Наконец, многие сюжеты, разрабатываемые в фольклоре и литературе почти всех народов мира, впервые получили литературное оформление в древнеегипетских сказках. Тому можно привести сотни примеров. Достаточно указать, что сказка «Рампсинит и неуловимый вор» имеет параллели в сказках немецких, датских, английских, русских, кипрских, тибетских, индийских, китайских, осетинских, арабских, чешских, бретонских, сицилийских и т. д. Сказка о «Потерпевшем кораблекрушение» перекликается со «Сказкой о Синдбаде-мореходе» из «Тысячи и одной ночи», а басня «Лев и мышь» чрезвычайно близка басне древнегреческого баснописца Эзопа. Это не означает, что Египет вообще является родиной сказки, но более древних сказок, чем египетские, пока неизвестно.

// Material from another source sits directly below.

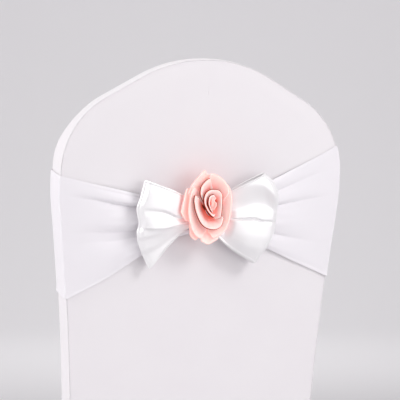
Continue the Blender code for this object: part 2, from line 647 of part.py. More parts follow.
def loop_height(forms, reach, share):
    """Height of a loop's front off the panel, at a reach towards its fold and a share of its width."""
    places = (0.0, NEAR_KNOT) + TRACES
    lines, levels = [], []
    for traced, heights in forms:
        lines.append(steady(places, (traced[0], traced[0]) + traced, reach))
        heights = [height / 1000.0 for height in heights]
        levels.append(steady(places, [BOW_BACK + BOW_PINCH, NEAR_HEIGHT] + heights, reach))
    return steady(lines, levels, share)


def loop_place(sign, reach, share):
    """Place on the panel, across and down, of a loop's point."""
    table = LOOP_LEFT if sign < 0 else LOOP_RIGHT
    edge_across, edge_down = blend(table, share, 1), blend(table, share, 2)
    across = sign * KNOT_HALF + (edge_across - sign * KNOT_HALF) * reach
    knot_down = KNOT_TOP + KNOT_TALL * share
    if sign < 0:
        upper = reach ** LEFT_UPPER
        lower = max((reach - LEFT_TUCK) / (1.0 - LEFT_TUCK), 0.0) ** LEFT_LOWER
        pull = upper + (lower - upper) * ease((share - LEFT_SPLIT) / (1.0 - LEFT_SPLIT))
    else:
        pull = reach ** (RIGHT_UPPER - RIGHT_EASE * share)
    return across, knot_down + (edge_down - knot_down) * pull


def bow_loop(sign, forms):
    """Rows across the strip, from the knot's front round one loop to the knot's back."""
    rows = []
    for reach in BOW_FRONT:
        rows.append([rear(*loop_place(sign, reach, share), -loop_height(forms, reach, share))
                     for share in BOW_COLUMNS])
    edge = [loop_height(forms, 1.0, share) for share in BOW_COLUMNS]
    row = []
    for share, height in zip(BOW_COLUMNS, edge):
        across, down = loop_place(sign, 1.0, share)
        row.append(rear(across + sign * FOLD_SIZE, down, FOLD_SIZE - height))
    rows.append(row)
    for reach in BOW_REAR:
        row = []
        for share, height in zip(BOW_COLUMNS, edge):
            across, down = loop_place(sign, reach, share)
            behind = BOW_BACK + (height - 2.0 * FOLD_SIZE - BOW_BACK) * ease(reach * REAR_RISE)
            row.append(rear(across, down + HEM_SLACK * reach * share, -behind))
        rows.append(row)
    return rows


def satin_bow(finish, collection):
    """One wide satin strip folded to two loops, and pinched at its middle."""
    ring = bow_loop(-1.0, FORMS_LEFT)[::-1] + bow_loop(1.0, FORMS_RIGHT)
    ring.append(ring[0])
    sheet("satin_bow", list(zip(*ring)), SATIN, finish, collection, ring=True)


def rose_middle(high):
    """Middle of the rose, across and down, at heights off the panel."""
    step = ((high - ROSE_FOOT) / (ROSE_TIP - ROSE_FOOT))[..., None]
    return np.array(FOOT_MIDDLE) + (np.array(TIP_MIDDLE) - np.array(FOOT_MIDDLE)) * step


def rose_share(high):
    """How wide the nested petals stand at heights off the panel, as a share of their width at the tip."""
    step = np.maximum((high - ROSE_FOOT) / (ROSE_TIP - ROSE_FOOT), 0.0)
    return (FOOT_SHARE + (1.0 - FOOT_SHARE) * step ** FLARE)[..., None]


def petal(name, curl, foot, crest, finish, collection):
    """One formed petal: a wall that rises and flares from its foot, and a rim rolled outwards."""
    crest = np.array(crest) / 1000.0
    radius, foot = curl / 1000.0, foot / 1000.0
    reach = np.concatenate([[0.0], np.cumsum(np.linalg.norm(np.diff(crest[:, :2], axis=0), axis=1))])
    length = reach[-1]
    along = np.linspace(0.0, length, max(RIM_LEAST, int(length / RIM_STEP)))
    rim = np.array([[through(reach, crest[:, i], slope, place)
                     for i, slope in enumerate(np.gradient(crest, reach, axis=0).T)] for place in along])
    tangent = np.gradient(rim[:, :2], axis=0)
    tangent /= np.linalg.norm(tangent, axis=1)[:, None]
    outward = np.stack([tangent[:, 1], -tangent[:, 0]], axis=1)
    side = np.sign(np.sum(outward * (rim[:, :2] - rose_middle(rim[:, 2]))))
    outward *= side
    high = rim[:, 2] - radius
    wide = (rim[:, :2] - outward * radius - rose_middle(high)) / rose_share(high)
    above, below = (rose_middle(high + d) + wide * rose_share(high + d)
                    for d in (SLOPE_STEP, -SLOPE_STEP))
    rising = np.sum((above - below) * outward, axis=1) / (2.0 * SLOPE_STEP)
    slope = np.arctan(np.maximum(rising, 0.0))
    top = rim[:, :2] - outward * (radius * np.cos(slope))[:, None]
    high = rim[:, 2] - radius + radius * np.sin(slope)
    wide = (top - rose_middle(high)) / rose_share(high)
    drop = np.array([END_FALL * (1.0 - ease(min(place, length - place) / END_LENGTH)) for place in along])
    middle = rim[:, :2] + rose_middle(high - drop) + wide * rose_share(high - drop) - top
    high = high - drop
    rows = []
    for rise in PETAL_WALL:
        level = foot + (high - foot) * rise
        rows.append(np.concatenate([rose_middle(level) + wide * rose_share(level), level[:, None]], axis=1))
    start = slope - math.pi / 2.0
    for turned in PETAL_ROLL:
        turn = start + (math.radians(CURL_TURN) - start) * turned
        place = middle + outward * (radius * np.sin(turn))[:, None]
        level = rim[:, 2] - drop - radius + radius * np.cos(turn)
        rows.append(np.concatenate([place, level[:, None]], axis=1))
    steps = max(PETAL_LEAST, round(length / PETAL_STEP))
    picks = np.linspace(0, len(along) - 1, steps + 1).round().astype(int)
    grid = np.array(rows)[:, picks]
    if side > 0:
        grid = grid[:, ::-1]
    points = [[rear(across, down, -level) for across, down, level in row] for row in grid]
    sheet(f"rose_{name}", points, min(FOAM, radius), finish, collection)


def main():
    for stale in list(bpy.data.objects):
        bpy.data.objects.remove(stale, do_unlink=True)
    collection = bpy.data.collections.new("chair_cover_with_sash")
    bpy.context.scene.collection.children.link(collection)
    knit = (WHITE, 0.75)
    rear_panel(material("rear_panel", *knit), collection)
    front_panel(material("front_panel", *knit), collection)
    side_band(material("side_band", *knit), collection)
    foot_pockets(material("foot_pocket", *knit), collection)
    sash_band(material("sash_band", WHITE, 0.65), collection)
    satin_bow(material("satin_bow", SATIN_WHITE, 0.3), collection)
    foam = material("rose_foam", PEACH, 0.6)
    for row in PETALS:
        petal(*row, foam, collection)


main()
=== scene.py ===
"""Looks of the stretch cover for a crown-back banquet chair, with its sash, satin bow and foam rose.

Everything is in metres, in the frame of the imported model: +Z up, the rear panel faces -Y, and the
origin lies inside the top of the cover. Most places are given on the rear panel: how far across,
how far down from the crown along the panel, and how far off its face.
"""
import math

import bmesh
import bpy
import numpy as np
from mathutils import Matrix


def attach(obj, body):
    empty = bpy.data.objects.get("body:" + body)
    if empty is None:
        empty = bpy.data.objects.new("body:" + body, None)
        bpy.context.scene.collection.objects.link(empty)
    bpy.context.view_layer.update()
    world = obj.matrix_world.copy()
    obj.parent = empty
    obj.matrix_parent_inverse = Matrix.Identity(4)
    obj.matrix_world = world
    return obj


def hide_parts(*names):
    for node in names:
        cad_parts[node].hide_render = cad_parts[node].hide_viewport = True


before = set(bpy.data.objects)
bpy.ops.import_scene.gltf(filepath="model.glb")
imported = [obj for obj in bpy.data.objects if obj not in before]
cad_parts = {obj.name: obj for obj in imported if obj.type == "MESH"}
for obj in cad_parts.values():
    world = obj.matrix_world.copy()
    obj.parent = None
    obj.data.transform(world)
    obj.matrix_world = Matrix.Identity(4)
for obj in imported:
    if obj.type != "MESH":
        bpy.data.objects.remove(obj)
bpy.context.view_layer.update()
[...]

Настоящий сборник избранных литературных произведений Древнего Египта – первый опыт их перевода для массового читателя. Это значительно усложняло работу переводчиков. О трудностях, сопряженных с изучением древнеегипетского письма, говорилось выше. Правда, мы располагаем теперь словарями и грамматиками, но само изучение языка древних египтян началось относительно недавно, и значение многих слов еще окончательно не выяснено. Кроме того, неповрежденный папирус представляет собой большую редкость. От одних дошли только отдельные страницы без начала и конца, другие изобилуют пропусками. Если упомянуть о ряде недоразумений, возникающих в связи с ошибками и описками, то получится ясная, но далеко не полная картина тех трудностей, с которыми сталкивается каждый переводчик древнеегипетских текстов.

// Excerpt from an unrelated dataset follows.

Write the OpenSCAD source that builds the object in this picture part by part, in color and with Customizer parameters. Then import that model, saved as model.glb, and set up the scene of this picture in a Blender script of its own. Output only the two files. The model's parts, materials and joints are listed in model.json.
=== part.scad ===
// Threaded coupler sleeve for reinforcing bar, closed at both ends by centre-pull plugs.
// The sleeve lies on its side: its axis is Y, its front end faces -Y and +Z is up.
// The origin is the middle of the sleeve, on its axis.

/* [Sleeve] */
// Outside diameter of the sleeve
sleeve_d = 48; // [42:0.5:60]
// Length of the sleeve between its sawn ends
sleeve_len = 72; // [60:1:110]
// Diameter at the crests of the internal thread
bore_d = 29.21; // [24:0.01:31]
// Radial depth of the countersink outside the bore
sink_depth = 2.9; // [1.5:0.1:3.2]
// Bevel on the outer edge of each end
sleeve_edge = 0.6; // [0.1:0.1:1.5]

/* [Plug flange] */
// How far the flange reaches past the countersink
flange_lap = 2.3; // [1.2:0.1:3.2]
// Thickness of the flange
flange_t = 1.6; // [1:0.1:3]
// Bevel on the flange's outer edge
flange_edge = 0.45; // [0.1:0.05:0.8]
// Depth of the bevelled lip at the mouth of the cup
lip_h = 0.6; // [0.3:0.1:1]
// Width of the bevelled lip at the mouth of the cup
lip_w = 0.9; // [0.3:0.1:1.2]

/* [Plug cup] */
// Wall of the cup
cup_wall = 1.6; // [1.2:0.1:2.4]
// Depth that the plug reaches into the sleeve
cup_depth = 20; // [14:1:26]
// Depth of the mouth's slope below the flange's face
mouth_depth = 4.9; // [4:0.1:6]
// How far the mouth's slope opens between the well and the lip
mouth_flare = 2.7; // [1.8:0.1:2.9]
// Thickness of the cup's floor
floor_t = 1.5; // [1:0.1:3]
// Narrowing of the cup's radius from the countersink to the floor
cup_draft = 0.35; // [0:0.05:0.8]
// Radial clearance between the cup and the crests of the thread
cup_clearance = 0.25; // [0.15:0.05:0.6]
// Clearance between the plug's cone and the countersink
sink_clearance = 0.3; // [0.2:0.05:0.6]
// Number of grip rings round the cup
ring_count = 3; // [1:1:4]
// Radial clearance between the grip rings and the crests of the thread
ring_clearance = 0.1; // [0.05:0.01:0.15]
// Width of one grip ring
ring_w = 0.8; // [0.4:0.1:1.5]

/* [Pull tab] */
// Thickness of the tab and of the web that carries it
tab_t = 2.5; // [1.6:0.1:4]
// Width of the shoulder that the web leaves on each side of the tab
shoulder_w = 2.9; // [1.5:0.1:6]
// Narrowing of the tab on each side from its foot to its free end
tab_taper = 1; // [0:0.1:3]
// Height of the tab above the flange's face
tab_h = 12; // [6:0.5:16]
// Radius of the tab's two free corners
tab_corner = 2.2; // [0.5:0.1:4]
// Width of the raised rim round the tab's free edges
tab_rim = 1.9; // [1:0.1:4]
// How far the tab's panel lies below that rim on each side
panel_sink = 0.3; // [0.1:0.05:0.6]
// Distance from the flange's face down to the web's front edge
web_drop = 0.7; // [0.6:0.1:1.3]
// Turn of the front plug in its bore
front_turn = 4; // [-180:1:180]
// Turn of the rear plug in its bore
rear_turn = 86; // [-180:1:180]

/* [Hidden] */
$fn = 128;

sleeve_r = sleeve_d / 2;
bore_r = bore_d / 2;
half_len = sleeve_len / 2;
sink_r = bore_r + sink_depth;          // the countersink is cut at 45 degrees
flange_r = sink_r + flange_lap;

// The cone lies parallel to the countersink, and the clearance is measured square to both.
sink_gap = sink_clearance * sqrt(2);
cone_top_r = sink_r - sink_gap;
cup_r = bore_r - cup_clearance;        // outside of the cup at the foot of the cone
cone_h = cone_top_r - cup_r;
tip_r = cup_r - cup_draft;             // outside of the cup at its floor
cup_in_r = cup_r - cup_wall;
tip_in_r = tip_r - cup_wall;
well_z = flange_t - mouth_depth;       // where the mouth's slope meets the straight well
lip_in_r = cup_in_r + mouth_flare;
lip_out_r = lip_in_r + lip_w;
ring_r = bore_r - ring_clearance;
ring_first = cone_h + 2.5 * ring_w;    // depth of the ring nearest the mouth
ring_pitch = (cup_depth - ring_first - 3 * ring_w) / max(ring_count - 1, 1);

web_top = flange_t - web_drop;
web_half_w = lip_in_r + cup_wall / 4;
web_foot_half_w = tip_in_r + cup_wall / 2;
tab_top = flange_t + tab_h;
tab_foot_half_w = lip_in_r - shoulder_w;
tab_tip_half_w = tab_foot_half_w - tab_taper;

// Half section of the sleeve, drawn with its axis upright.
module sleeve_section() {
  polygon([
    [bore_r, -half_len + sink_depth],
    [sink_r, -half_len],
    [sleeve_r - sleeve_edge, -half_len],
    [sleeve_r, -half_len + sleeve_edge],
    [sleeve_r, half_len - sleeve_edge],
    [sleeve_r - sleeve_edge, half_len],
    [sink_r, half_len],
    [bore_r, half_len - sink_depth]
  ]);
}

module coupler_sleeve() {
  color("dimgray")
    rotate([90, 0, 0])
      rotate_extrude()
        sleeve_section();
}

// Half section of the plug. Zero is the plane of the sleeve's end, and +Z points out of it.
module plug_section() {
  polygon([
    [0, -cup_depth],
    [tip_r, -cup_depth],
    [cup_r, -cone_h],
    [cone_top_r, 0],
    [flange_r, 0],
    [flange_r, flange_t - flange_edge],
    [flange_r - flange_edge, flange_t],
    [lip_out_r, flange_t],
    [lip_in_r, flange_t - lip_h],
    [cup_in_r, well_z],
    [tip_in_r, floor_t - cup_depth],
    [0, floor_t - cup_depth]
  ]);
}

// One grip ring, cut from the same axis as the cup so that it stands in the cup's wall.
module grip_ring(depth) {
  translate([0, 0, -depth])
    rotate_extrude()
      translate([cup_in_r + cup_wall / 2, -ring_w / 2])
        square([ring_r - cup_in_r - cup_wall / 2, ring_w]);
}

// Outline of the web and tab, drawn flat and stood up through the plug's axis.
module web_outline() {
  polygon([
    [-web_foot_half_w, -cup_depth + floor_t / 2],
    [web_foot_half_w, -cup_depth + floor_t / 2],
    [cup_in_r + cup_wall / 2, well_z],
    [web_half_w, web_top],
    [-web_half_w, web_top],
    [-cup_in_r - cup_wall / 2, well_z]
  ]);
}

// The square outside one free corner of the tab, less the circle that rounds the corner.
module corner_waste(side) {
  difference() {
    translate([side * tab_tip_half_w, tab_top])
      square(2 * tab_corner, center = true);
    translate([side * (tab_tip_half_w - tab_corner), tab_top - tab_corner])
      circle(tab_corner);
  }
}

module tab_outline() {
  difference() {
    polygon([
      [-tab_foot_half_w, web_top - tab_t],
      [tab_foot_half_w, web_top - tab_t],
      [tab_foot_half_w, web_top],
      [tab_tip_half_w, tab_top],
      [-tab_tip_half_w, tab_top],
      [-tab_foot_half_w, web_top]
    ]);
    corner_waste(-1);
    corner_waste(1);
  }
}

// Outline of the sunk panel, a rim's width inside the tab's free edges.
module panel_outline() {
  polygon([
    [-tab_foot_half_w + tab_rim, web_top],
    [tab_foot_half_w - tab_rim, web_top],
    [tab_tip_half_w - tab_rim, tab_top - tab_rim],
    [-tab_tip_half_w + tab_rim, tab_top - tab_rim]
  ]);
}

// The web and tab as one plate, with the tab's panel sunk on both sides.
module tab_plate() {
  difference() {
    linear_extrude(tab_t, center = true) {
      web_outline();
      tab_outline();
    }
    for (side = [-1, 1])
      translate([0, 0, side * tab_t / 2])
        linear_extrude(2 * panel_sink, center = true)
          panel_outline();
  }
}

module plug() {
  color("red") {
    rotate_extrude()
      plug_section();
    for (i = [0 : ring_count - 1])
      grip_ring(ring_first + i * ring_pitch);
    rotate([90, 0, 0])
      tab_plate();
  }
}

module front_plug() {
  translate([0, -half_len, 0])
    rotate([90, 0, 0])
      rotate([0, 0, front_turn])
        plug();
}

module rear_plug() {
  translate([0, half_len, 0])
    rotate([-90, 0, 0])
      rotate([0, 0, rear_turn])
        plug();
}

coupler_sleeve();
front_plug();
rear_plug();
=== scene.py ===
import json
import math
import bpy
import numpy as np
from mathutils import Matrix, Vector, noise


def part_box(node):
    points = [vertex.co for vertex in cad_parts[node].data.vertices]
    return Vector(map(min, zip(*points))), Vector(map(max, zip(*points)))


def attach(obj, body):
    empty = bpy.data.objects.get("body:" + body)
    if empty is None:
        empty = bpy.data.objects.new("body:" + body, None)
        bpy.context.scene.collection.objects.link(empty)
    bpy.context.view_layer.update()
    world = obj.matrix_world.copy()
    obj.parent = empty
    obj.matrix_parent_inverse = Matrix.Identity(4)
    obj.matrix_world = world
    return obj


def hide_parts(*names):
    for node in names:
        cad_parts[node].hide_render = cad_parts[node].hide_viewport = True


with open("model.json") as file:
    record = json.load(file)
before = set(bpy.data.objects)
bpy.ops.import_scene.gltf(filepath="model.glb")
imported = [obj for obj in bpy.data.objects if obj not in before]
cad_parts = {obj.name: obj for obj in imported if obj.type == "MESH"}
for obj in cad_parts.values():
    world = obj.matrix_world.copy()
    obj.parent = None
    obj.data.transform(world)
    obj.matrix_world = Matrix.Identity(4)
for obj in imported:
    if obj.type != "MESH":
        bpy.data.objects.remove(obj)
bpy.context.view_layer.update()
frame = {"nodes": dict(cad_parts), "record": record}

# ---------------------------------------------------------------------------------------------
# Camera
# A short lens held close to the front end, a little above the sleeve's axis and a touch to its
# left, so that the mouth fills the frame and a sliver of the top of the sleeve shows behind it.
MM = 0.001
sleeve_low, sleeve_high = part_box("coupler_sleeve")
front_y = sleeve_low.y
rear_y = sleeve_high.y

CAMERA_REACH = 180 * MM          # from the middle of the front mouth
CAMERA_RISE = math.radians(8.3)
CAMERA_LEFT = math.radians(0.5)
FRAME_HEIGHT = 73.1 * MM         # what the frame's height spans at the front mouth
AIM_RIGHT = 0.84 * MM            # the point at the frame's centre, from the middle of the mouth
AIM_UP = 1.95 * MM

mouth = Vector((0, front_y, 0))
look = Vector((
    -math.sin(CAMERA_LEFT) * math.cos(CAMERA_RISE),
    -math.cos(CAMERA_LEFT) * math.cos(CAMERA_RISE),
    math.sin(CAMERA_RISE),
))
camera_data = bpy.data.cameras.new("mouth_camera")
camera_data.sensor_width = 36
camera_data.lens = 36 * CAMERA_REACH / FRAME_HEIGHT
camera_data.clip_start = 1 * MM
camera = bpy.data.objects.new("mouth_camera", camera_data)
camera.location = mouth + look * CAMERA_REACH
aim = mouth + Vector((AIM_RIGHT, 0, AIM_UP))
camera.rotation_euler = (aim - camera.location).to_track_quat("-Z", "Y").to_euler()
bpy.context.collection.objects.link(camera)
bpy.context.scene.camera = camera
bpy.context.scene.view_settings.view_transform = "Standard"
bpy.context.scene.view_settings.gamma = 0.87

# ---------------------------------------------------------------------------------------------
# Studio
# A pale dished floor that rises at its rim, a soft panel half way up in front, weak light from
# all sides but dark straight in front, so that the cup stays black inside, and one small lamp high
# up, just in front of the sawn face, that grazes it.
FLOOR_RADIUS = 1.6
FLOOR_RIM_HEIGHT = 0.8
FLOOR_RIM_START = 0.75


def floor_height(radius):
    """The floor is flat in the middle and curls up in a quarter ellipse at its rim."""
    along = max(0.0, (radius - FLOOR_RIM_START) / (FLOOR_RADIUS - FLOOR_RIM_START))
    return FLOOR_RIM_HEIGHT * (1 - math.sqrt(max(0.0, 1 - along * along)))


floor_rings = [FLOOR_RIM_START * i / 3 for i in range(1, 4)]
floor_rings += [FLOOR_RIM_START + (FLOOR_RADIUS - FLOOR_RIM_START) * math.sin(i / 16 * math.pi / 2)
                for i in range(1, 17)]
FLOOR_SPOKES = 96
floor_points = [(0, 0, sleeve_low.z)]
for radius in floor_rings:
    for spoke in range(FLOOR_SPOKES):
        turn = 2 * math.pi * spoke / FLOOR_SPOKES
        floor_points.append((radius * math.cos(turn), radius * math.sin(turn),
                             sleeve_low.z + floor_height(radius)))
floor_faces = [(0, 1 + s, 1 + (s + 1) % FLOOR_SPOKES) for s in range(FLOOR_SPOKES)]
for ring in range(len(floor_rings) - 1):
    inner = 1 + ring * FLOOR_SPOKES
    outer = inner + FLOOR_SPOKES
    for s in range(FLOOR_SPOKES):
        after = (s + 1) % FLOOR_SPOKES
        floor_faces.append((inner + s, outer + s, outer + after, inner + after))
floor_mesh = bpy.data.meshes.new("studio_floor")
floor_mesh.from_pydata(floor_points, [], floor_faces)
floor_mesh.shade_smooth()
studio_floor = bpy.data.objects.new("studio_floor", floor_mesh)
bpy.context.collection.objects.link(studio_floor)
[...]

До сих пор произведения древнеегипетской литературы переводились преимущественно текстуально. Такого рода переводы представляли интерес главным образом для специалистов. Настоящий сборник ставит перед собой иные задачи. Переводчики стремились познакомить читателя с древнейшими памятниками мировой литературы как с художественными произведениями. Стараясь сохранить максимальную точность перевода, они исходили прежде всего из требований, предъявляемых к художественному переводу вообще. Поэтому данный перевод не является обычным лингвистическим подстрочником, принятым в египтологии. В целях соблюдения художественной целостности недостающие части отдельных произведений были восполнены по восстановлениям крупнейших египтологов – Г. Масперо, Ф. Гриффитса, А. Гардниера, В. Шпигельберга, а также Г. Эберса, с некоторыми изменениями как стилистическими, так и смысловыми, которые переводчики сочли необходимым внести.
В отдельных случаях переводчики произвели восполнение текста самостоятельно, исходя из его содержания и дополнительных данных, заимствованных из других источников. Все эти восстановления и дополнения, относящиеся, как правило, к концу или началу некоторых произведений, отделены от сохранившегося текста тремя звездочками.